Given the effectiveness of cannabis as a treatment option for a wide variety of disorders and diseases and the reliability of DNA in determining an individual’s likelihood of developing a particular condition, it stands to reason that by taking genetic predispositions into consideration users can optimize their choice of cannabis products. Taking into account the tens of thousands of cannabis products and strains available on the legal market, consumers face a plethora of options with varying cannabinoid and terpene ratios — the most critical variables for determining the different effects and medical benefits of cannabis.

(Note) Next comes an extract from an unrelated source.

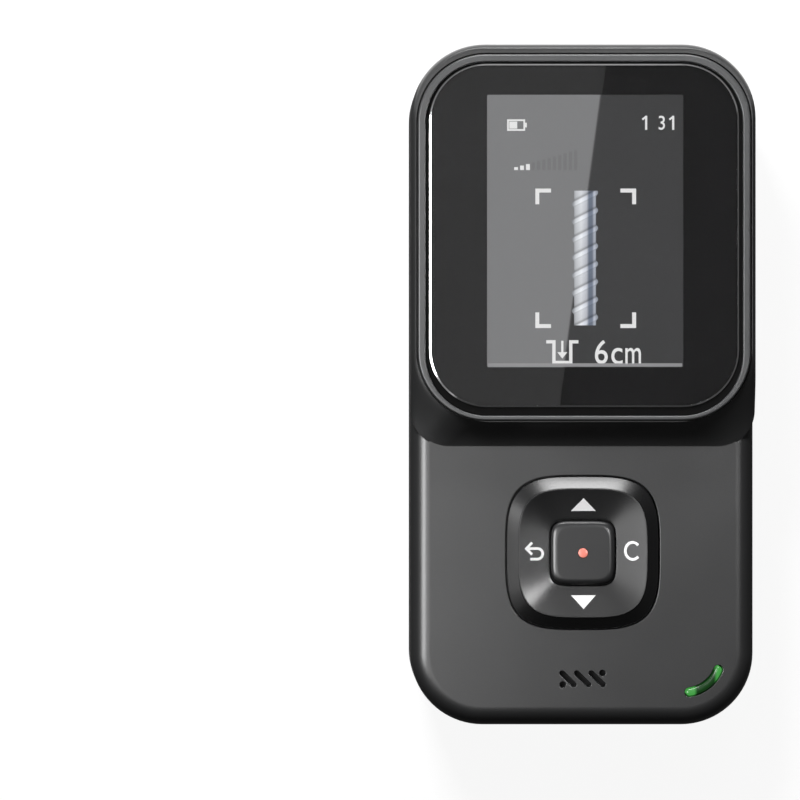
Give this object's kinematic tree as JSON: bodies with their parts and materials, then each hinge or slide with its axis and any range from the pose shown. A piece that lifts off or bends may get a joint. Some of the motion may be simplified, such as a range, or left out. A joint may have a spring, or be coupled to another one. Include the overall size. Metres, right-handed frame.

Such a range of products, coupled with an understanding of one’s DNA, allows for a personalized product selection by connecting the dots across different research findings. For example, a host of genes can predispose someone to developing Alzheimer’s and dementia. On the other side of the equation, studies have shown that pinene (a terpene found in cannabis and other plants like pine trees) has a neuroprotective effect that specifically enhances memory. Cannabis users with such predispositions would be wise to take preventative health measures by routinely choosing cannabis products high in pinene. Similar associations exist for users with a tendency to develop schizophrenia or have psychotic episodes, where low-THC, high-CBD products can provide anti-psychotic effects. Similar reasoning applies to individuals at a high-risk for cancer being able to take advantage of high-THC, anti-cancer products.

As regulation begins allowing scientists to access cannabis for research studies, more insights that can help predetermine the effectiveness of cannabis use at the level of an individual is certainly on the horizon. Other avenues could also provide insights into other aspects of cannabis use as well. For example, new research from 2018 has even unveiled 35 genes that make you 11% more likely to be a cannabis consumer and revealed an interesting overlap in cannabis use with a gene (CADM2) that has been traditionally associated with risk-taking. Information like this, combined with genes that predispose individuals for abuse could be used to guide scheduled tolerance breaks.

Regardless of the application, additional research into DNA, cannabinoids, and terpenes promises to refine the personalized approach to cannabis that all consumers should consider taking.